Hay un antiguo refrán que reza que “todo se ve según el color del cristal con que se mira”, y, como sucede con las sentencias que recogen la sabiduría popular, tiene esta un poso de verdad indiscutible. Las propias experiencias, o los propios prejuicios, nos hacen matizar la realidad y llegar a formarnos ideas sobre ella que no siempre coinciden con el conocimiento que otros tienen de la misma. Y como el abanico de lo opinable es tan amplio, podemos terminar emitiendo juicios sobre otras personas que más bien reflejan el poco conocimiento que tenemos de ellas, o una curiosa proyección de los particulares defectos de uno mismo.
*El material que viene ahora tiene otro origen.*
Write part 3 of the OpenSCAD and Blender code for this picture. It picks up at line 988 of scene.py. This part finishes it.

Decía el poeta comayagüense Ramón Ortega, en su conocido poema “Verdades amargas”, que “hay rasgos de virtud en el malvado y hay rasgos de maldad en el virtuoso”, para hacernos ver que no hay personas “químicamente puras”, si nos atenemos a sus intenciones o a su conducta; que hasta el que tiene fama de “bueno” pude darnos sorpresas, así como el que la tiene de “malo” es capaz de realizar acciones preñadas de bondad. De ahí que no debemos etiquetar a nadie ni asustarnos ante la comisión de un hecho para nosotros reprobable por parte de alguien en quien habíamos depositado nuestra confianza o era destinatario de nuestra admiración. Es mejor tener siempre clara conciencia que somos todos apenas perfectibles, capaces de cometer atrocidades o acometer acciones heroicas en favor de los demás.

Cada mujer, cada hombre, cada ser humano, pelea cada día sus propias batallas, en busca de la mejora personal. Y solo ella o él en su interior saben el esfuerzo que les toma el ejercicio de la virtud. De ahí que resulte injusto juzgarlos y clasificarlos.
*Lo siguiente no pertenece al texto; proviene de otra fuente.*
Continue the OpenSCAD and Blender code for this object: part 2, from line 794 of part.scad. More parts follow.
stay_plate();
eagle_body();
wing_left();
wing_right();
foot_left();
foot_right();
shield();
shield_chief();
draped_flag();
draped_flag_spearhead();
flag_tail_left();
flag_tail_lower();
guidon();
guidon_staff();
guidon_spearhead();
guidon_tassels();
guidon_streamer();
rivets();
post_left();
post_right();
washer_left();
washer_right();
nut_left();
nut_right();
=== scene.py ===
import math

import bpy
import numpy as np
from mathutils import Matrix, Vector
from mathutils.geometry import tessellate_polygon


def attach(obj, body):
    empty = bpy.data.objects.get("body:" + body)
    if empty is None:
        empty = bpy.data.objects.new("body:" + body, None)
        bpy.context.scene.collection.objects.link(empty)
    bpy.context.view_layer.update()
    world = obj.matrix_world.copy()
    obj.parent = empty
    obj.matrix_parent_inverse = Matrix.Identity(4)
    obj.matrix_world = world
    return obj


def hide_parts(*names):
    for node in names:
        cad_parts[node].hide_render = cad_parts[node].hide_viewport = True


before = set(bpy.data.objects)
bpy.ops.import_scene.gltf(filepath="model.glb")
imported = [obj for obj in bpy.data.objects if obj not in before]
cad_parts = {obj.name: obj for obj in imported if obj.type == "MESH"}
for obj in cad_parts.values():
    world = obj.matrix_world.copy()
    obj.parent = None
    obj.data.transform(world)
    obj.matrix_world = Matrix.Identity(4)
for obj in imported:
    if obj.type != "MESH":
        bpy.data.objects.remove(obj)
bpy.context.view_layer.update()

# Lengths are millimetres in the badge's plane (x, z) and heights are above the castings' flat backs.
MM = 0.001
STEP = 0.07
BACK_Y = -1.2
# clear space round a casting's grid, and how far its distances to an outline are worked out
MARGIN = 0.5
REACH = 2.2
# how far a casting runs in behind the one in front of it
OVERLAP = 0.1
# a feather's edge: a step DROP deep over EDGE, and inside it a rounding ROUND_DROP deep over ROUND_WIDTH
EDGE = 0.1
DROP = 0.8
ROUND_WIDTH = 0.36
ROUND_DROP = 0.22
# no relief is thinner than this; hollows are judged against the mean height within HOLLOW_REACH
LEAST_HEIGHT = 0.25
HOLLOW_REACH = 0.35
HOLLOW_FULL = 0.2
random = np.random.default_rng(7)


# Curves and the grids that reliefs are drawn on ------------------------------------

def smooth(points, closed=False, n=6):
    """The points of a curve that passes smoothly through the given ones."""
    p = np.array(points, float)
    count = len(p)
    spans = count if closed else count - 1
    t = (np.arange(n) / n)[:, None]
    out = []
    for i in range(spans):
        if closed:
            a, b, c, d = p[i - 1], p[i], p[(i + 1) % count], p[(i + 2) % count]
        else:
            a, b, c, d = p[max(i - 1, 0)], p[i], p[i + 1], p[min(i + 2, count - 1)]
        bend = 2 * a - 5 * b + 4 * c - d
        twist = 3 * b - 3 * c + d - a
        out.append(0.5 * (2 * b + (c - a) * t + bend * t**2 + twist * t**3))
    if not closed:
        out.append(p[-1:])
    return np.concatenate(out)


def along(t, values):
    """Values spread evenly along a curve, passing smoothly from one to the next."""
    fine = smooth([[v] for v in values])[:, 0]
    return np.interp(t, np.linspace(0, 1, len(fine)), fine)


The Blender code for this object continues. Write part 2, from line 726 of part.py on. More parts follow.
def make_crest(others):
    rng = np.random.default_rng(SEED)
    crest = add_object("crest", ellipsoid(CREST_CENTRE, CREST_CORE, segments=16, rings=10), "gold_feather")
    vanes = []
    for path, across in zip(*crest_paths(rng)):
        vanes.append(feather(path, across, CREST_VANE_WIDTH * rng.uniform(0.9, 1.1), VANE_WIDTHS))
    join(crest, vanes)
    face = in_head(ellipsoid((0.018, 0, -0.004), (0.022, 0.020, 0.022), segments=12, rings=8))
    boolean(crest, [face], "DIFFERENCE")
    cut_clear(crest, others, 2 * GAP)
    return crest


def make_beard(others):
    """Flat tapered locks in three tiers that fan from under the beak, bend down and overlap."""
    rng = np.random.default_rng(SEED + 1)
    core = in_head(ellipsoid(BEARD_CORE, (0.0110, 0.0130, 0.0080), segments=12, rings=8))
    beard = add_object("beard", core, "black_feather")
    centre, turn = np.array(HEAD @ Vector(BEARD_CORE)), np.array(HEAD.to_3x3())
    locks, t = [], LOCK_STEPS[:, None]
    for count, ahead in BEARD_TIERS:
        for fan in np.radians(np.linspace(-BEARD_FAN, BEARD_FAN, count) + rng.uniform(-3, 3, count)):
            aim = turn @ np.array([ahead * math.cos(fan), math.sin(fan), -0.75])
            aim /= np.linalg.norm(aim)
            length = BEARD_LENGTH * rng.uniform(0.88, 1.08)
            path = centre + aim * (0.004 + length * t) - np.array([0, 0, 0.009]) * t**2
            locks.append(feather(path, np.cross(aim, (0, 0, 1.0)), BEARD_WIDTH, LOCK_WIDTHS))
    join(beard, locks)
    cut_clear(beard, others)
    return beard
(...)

Se comete un grave error, y una injusticia, repito, cuando nos enfocamos solo en los defectos de alguien. Ese pobre hombre, esa pobre mujer, terminaría convertido en una especie de monstruo moral, gracias al juicio parcial que hemos hecho de ellos. Igual nos equivocamos cuando, enfocados solo en las cualidades de alguien, concluimos que es una suerte de ente angélico, desencarnado, con los pies siempre elevados por encima del suelo.

Lo mejor, lo legítimo, sería reconocer que, como ya dije antes, cada quién tiene sus batallas; todos tenemos defectos, mayores o menores, contra los cuales peleamos durante años o décadas; unos terminarán por desterrarse, otros morirán con nosotros. Y nadie debe arrogarse el derecho de ser juez de los demás, si acaso de si mismo. Pero, incluso en este último caso, es mejor que sea benigno.